Tuesday, October 16, 2012

debating debacle

In advance of tonight's earth-shattering Presidential debate - I do feel that the fate of the planet hangs in the balance, but then I am a drama queen - I have come to a sorry conclusion about Obama's last performance. I think we were witnessing, not fatigue or lack of oxygen, but a tantrum. I think he had dismissed Romney as a fool far behind in the polls, and resented taking time from his busy life as Leader of the Free World to have to endure this debate. Obama barely showed up because he didn't want to be there and didn't think it mattered. He didn't care.

I hate to be biblical, but talk about "Pride cometh before a fall." Talk about hubris, and a learning curve. We'll see tonight how much he has learned. Nerve-wracking. I watched a superb edition of Steve Paikin's "The Agenda" last night, (a program that is, actually, always superb), with various pundits from the U.S., China and Canada talking about the place of the U.S. in the world today. The woman in Washington said that Obama had proved to be such a hawk that there wasn't much difference between him and Romney on the substance of many issues, just a difference of style. Pretty harsh, but - Obama has not been the overwhelming force for love, peace and good we fantasized about. I know, look what he was up against - slavering human hyenas with an entire TV channel as a megaphone. Still. A certain disappointment, perhaps inevitable when I remember the euphoria of those first days.

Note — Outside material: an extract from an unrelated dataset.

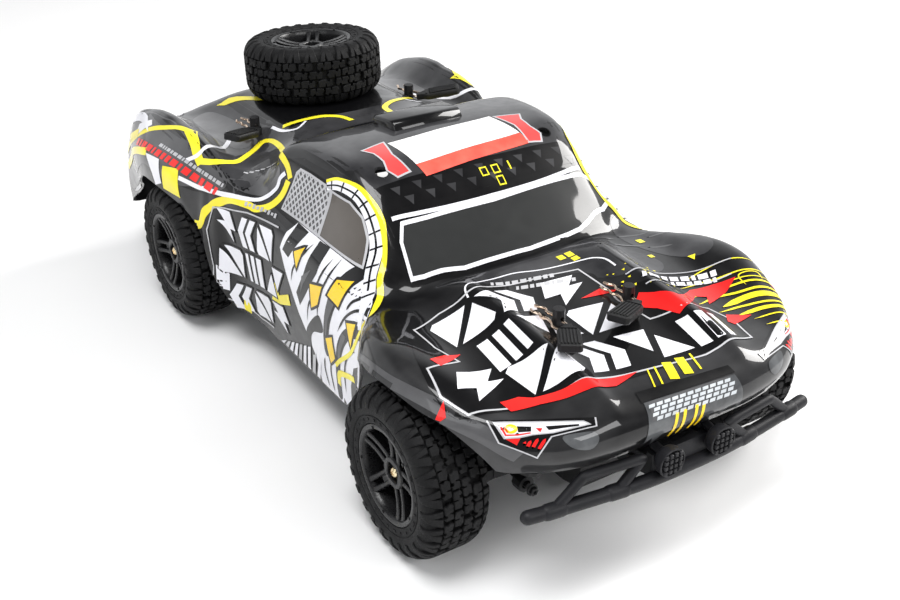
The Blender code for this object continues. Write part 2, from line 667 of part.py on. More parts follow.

No question, however, that he's a million times better than the alternative. GO OBAMA. The pundits last night concluded, to a man - and woman - that almost every leader in the world is praying for an Obama victory, with the exception of a handful of countries, most of all, of course, Israel.

Talk about ironic and sad.

Now full of antibiotics, I am better. Not hugely better, but better, on my way up. It is such a waste of time and energy, being sick - I'm lucky it doesn't happen very often. TOUCHWOOD TOUCHWOOD TOUCHWOOD. When my beloved friend Sarah Torchinsky was diagnosed with multiple myeloma in her eighties, she refused to talk about it. Until the day she died, on my birthday in 2009, she never complained or discussed her illness, at least to me. And I mewl about a bit of a flu. Well, there was something up there about a drama queen.

Speaking of which, a friend wrote from B.C. He is adapting the movie "Whatever happened to Baby Jane?" for the stage, featuring the divine Nicola Cavendish in the Bette Davis part, and wondered if I'd be interested in the other role. He wrote:
Wheelchair work and a cooked parrot for din-din? I hope this does not insult you, but you are a dead ringer for Joan Crawford...

That's a new one. Imagine! And I was such a nasty mother, too.

Swinging my coat hanger, I had, regretfully, to decline.